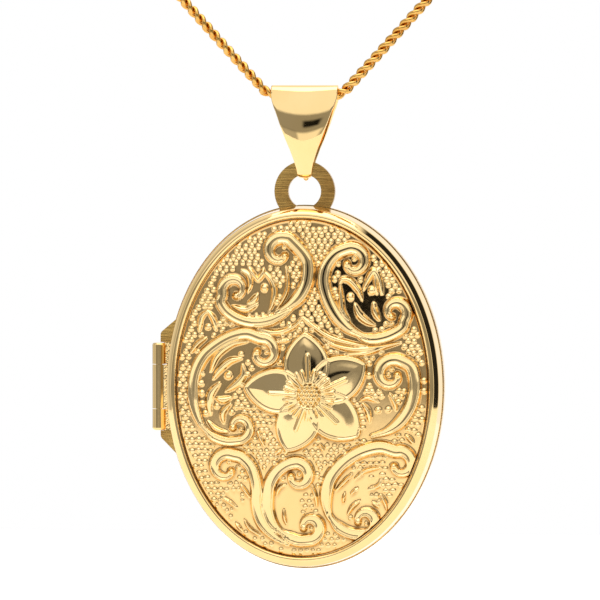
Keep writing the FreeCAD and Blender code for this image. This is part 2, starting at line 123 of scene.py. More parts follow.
# Embossed panel, in its own plane: u to the right and w up from the middle of the case
PANEL_GRID = 308
PANEL_EDGE_DIP = 0.10
PANEL_EDGE_START = 0.02
PANEL_EDGE_WIDTH = 0.14
PANEL_BORDER = 0.30
PANEL_CROWN = 0.92

# Lines of the embossed work: spacing of their points, degrees per step of a spiral
LINE_SPACING = 0.04
LINE_STEPS = 16
SPIRAL_STEP = 25.0
NEAREST_BATCH = 4000

# Ribbons of the scrolls. Shares are of the ribbon's length or half width.
RIBBON_HEIGHT = 0.50
RIBBON_LEAST_HEIGHT = 0.55
RIBBON_SPREAD = 1.22
RIBBON_TROUGH = 0.52
RIBBON_TROUGH_EDGE = 0.86
RIBBON_FALL = (0.72, 1.36)
RIBBON_TIP_WIDTH = 0.35
RIBBON_TIP_END = 0.22
RIBBON_EYE_NARROWING = 0.45
RIBBON_EYE_START = 0.72
RIBBON_CLEARANCE = 1.1
RIBBON_REACH = 1.5
EYE_RADIUS = 0.36

# Ridges: leaf edges and vines
RIDGE_HEIGHT = 0.30
RIDGE_SPREAD = 1.5
RIDGE_TIP_WIDTH = 0.25
RIDGE_SWELL = 0.7
RIDGE_ROUNDNESS = 1.2
RIDGE_THINNING = 0.6
RIDGE_CLEARANCE = 0.8
RIDGE_REACH = 1.05

# Bosses, and the beads of the ground
BOSS_SPREAD = 1.12
BOSS_RISE = 0.85
BEAD_PITCH = 0.57
BEAD_RADIUS = 0.23
BEAD_SIZES = (0.9, 1.08)
BEAD_HEIGHT = 0.17
BEAD_JITTER = 0.07
BEAD_LINE_GAP = 0.72
BEAD_PETAL_GAP = 0.8

# Petals, stamens and the meshed middle of the flower
PETAL_TIP = 0.18
PETAL_FALL = 0.30
PETAL_PILLOW = 0.14
PETAL_PILLOW_END = 1.8
PETAL_RIM = 0.16
PETAL_RIM_INSET = 0.20
PETAL_RIM_WIDTH = 0.16
PETAL_FOOT = 0.05
PETAL_EDGE_REACH = 0.03
PETAL_START = 0.02
PETAL_LEAN = 0.95
PETAL_FULLNESS = 0.62
PETAL_LEAST_SLOPE = 0.55
STAMEN_HALF_WIDTH = 0.19
STAMEN_RISE = 0.22
SIDE_STAMEN_HALF_WIDTH = 0.17
SIDE_STAMEN_RISE = 0.18
MESH_HEIGHT = 0.46
MESH_DOME = 0.24
MESH_DEPTH = 0.24
MESH_SLANTS = (0.55, -0.75)

# The panel's painted shade follows its relief: lighter where it is high, darker in hollows and at its edge
GROUND_TONE = 0.42
HOLLOW_SHADE = 1.9
HOLLOW_REACH = 3
EDGE_SHADE = 2.2

# Embossed work on the panel. Points are (u, w): u to the right, w up from the middle of the case.
# Each scroll: its eye, first and last radius, first angle and turn in degrees (inwards, + is
# anticlockwise), the arm's points from the spiral outwards, and the half width of its ribbon.
SCROLLS = [
    ((-1.89, 12.10), 1.40, 0.50, 45, 290,
     [(0.48, 11.5), (0.62, 9.9), (0.12, 8.5), (-0.85, 7.45), (-2.2, 6.65)], 0.42),
    ((-5.95, 8.70), 1.20, 0.50, 200, -290,
     [(-7.2, 7.6), (-6.6, 6.75), (-5.5, 6.1), (-4.2, 5.85), (-2.75, 6.05), (-1.4, 6.7), (-0.5, 7.4)], 0.34),
    ((4.62, 11.20), 1.30, 0.50, 110, -290,
     [(3.1, 11.95), (2.29, 10.92), (2.01, 9.72), (2.21, 8.53), (2.69, 7.33), (3.42, 6.21),
      (4.5, 5.2), (6.0, 4.5)], 0.42),
    ((8.35, 6.80), 1.15, 0.46, -40, 290,
     [(8.9, 5.3), (7.5, 4.6), (6.0, 4.45), (4.6, 5.1)], 0.36),
    ((-3.40, 3.10), 1.40, 0.50, 100, -300,
     [(-4.9, 4.85), (-6.4, 4.5), (-7.9, 3.6), (-8.9, 2.6), (-9.55, 1.1), (-9.7, -0.7),
      (-9.45, -2.1), (-8.9, -3.4), (-8.0, -4.3)], 0.38),
    ((-5.55, -3.50), 1.20, 0.50, 270, 290,
     [(-6.83, -4.75), (-8.1, -4.25), (-9.0, -3.3)], 0.30),
    ((8.10, 1.20), 1.50, 0.50, 64, 300,
     [(9.75, 2.0), (10.1, 0.95), (10.1, -0.3), (9.7, -1.7), (8.9, -2.9), (7.75, -3.75), (6.4, -4.2)], 0.40),
    ((-6.73, -7.20), 1.40, 0.50, 60, 290,
     [(-5.3, -6.2), (-4.5, -7.0), (-4.1, -8.0), (-3.92, -9.1), (-3.96, -10.2), (-3.75, -11.4),
      (-3.2, -12.45), (-2.3, -13.35), (-1.2, -13.95)], 0.40),
    ((-0.31, -7.85), 1.25, 0.50, 95, -290,
     [(-1.3, -6.85), (-2.15, -7.5), (-2.75, -8.5), (-2.95, -9.75), (-2.95, -10.9), (-2.65, -11.9),
      (-2.0, -12.7), (-1.05, -13.3)], 0.40),
    ((0.72, -12.40), 1.15, 0.48, 270, 290,
     [(-0.3, -13.6), (-1.3, -13.2), (-2.1, -12.6)], 0.38),
    ((8.80, -6.75), 1.30, 0.50, 110, -290,
     [(7.1, -5.2), (5.67, -5.5), (4.4, -6.15), (3.35, -7.05), (2.6, -8.1), (2.3, -9.3), (2.3, -10.4),
      (2.55, -11.4), (3.1, -12.25)], 0.42),
    ((5.60, -11.80), 1.20, 0.50, 270, 290,
     [(4.6, -12.95), (3.7, -12.6), (3.0, -12.0), (2.5, -11.1)], 0.36),
]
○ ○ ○
YOUR INSTRUCTIONS = Your task is to repeat the data exactly, with nothing left out.

EXERCISE OUTPUT =
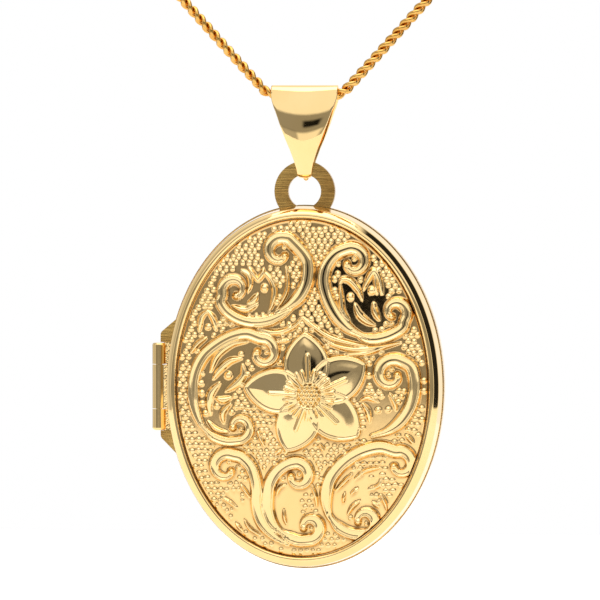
Keep writing the FreeCAD and Blender code for this image. This is part 2, starting at line 123 of scene.py. More parts follow.
# Embossed panel, in its own plane: u to the right and w up from the middle of the case
PANEL_GRID = 308
PANEL_EDGE_DIP = 0.10
PANEL_EDGE_START = 0.02
PANEL_EDGE_WIDTH = 0.14
PANEL_BORDER = 0.30
PANEL_CROWN = 0.92

# Lines of the embossed work: spacing of their points, degrees per step of a spiral
LINE_SPACING = 0.04
LINE_STEPS = 16
SPIRAL_STEP = 25.0
NEAREST_BATCH = 4000

# Ribbons of the scrolls. Shares are of the ribbon's length or half width.
RIBBON_HEIGHT = 0.50
RIBBON_LEAST_HEIGHT = 0.55
RIBBON_SPREAD = 1.22
RIBBON_TROUGH = 0.52
RIBBON_TROUGH_EDGE = 0.86
RIBBON_FALL = (0.72, 1.36)
RIBBON_TIP_WIDTH = 0.35
RIBBON_TIP_END = 0.22
RIBBON_EYE_NARROWING = 0.45
RIBBON_EYE_START = 0.72
RIBBON_CLEARANCE = 1.1
RIBBON_REACH = 1.5
EYE_RADIUS = 0.36

# Ridges: leaf edges and vines
RIDGE_HEIGHT = 0.30
RIDGE_SPREAD = 1.5
RIDGE_TIP_WIDTH = 0.25
RIDGE_SWELL = 0.7
RIDGE_ROUNDNESS = 1.2
RIDGE_THINNING = 0.6
RIDGE_CLEARANCE = 0.8
RIDGE_REACH = 1.05

# Bosses, and the beads of the ground
BOSS_SPREAD = 1.12
BOSS_RISE = 0.85
BEAD_PITCH = 0.57
BEAD_RADIUS = 0.23
BEAD_SIZES = (0.9, 1.08)
BEAD_HEIGHT = 0.17
BEAD_JITTER = 0.07
BEAD_LINE_GAP = 0.72
BEAD_PETAL_GAP = 0.8

# Petals, stamens and the meshed middle of the flower
PETAL_TIP = 0.18
PETAL_FALL = 0.30
PETAL_PILLOW = 0.14
PETAL_PILLOW_END = 1.8
PETAL_RIM = 0.16
PETAL_RIM_INSET = 0.20
PETAL_RIM_WIDTH = 0.16
PETAL_FOOT = 0.05
PETAL_EDGE_REACH = 0.03
PETAL_START = 0.02
PETAL_LEAN = 0.95
PETAL_FULLNESS = 0.62
PETAL_LEAST_SLOPE = 0.55
STAMEN_HALF_WIDTH = 0.19
STAMEN_RISE = 0.22
SIDE_STAMEN_HALF_WIDTH = 0.17
SIDE_STAMEN_RISE = 0.18
MESH_HEIGHT = 0.46
MESH_DOME = 0.24
MESH_DEPTH = 0.24
MESH_SLANTS = (0.55, -0.75)

# The panel's painted shade follows its relief: lighter where it is high, darker in hollows and at its edge
GROUND_TONE = 0.42
HOLLOW_SHADE = 1.9
HOLLOW_REACH = 3
EDGE_SHADE = 2.2

# Embossed work on the panel. Points are (u, w): u to the right, w up from the middle of the case.
# Each scroll: its eye, first and last radius, first angle and turn in degrees (inwards, + is
# anticlockwise), the arm's points from the spiral outwards, and the half width of its ribbon.
SCROLLS = [
    ((-1.89, 12.10), 1.40, 0.50, 45, 290,
     [(0.48, 11.5), (0.62, 9.9), (0.12, 8.5), (-0.85, 7.45), (-2.2, 6.65)], 0.42),
    ((-5.95, 8.70), 1.20, 0.50, 200, -290,
     [(-7.2, 7.6), (-6.6, 6.75), (-5.5, 6.1), (-4.2, 5.85), (-2.75, 6.05), (-1.4, 6.7), (-0.5, 7.4)], 0.34),
    ((4.62, 11.20), 1.30, 0.50, 110, -290,
     [(3.1, 11.95), (2.29, 10.92), (2.01, 9.72), (2.21, 8.53), (2.69, 7.33), (3.42, 6.21),
      (4.5, 5.2), (6.0, 4.5)], 0.42),
    ((8.35, 6.80), 1.15, 0.46, -40, 290,
     [(8.9, 5.3), (7.5, 4.6), (6.0, 4.45), (4.6, 5.1)], 0.36),
    ((-3.40, 3.10), 1.40, 0.50, 100, -300,
     [(-4.9, 4.85), (-6.4, 4.5), (-7.9, 3.6), (-8.9, 2.6), (-9.55, 1.1), (-9.7, -0.7),
      (-9.45, -2.1), (-8.9, -3.4), (-8.0, -4.3)], 0.38),
    ((-5.55, -3.50), 1.20, 0.50, 270, 290,
     [(-6.83, -4.75), (-8.1, -4.25), (-9.0, -3.3)], 0.30),
    ((8.10, 1.20), 1.50, 0.50, 64, 300,
     [(9.75, 2.0), (10.1, 0.95), (10.1, -0.3), (9.7, -1.7), (8.9, -2.9), (7.75, -3.75), (6.4, -4.2)], 0.40),
    ((-6.73, -7.20), 1.40, 0.50, 60, 290,
     [(-5.3, -6.2), (-4.5, -7.0), (-4.1, -8.0), (-3.92, -9.1), (-3.96, -10.2), (-3.75, -11.4),
      (-3.2, -12.45), (-2.3, -13.35), (-1.2, -13.95)], 0.40),
    ((-0.31, -7.85), 1.25, 0.50, 95, -290,
     [(-1.3, -6.85), (-2.15, -7.5), (-2.75, -8.5), (-2.95, -9.75), (-2.95, -10.9), (-2.65, -11.9),
      (-2.0, -12.7), (-1.05, -13.3)], 0.40),
    ((0.72, -12.40), 1.15, 0.48, 270, 290,
     [(-0.3, -13.6), (-1.3, -13.2), (-2.1, -12.6)], 0.38),
    ((8.80, -6.75), 1.30, 0.50, 110, -290,
     [(7.1, -5.2), (5.67, -5.5), (4.4, -6.15), (3.35, -7.05), (2.6, -8.1), (2.3, -9.3), (2.3, -10.4),
      (2.55, -11.4), (3.1, -12.25)], 0.42),
    ((5.60, -11.80), 1.20, 0.50, 270, 290,
     [(4.6, -12.95), (3.7, -12.6), (3.0, -12.0), (2.5, -11.1)], 0.36),
]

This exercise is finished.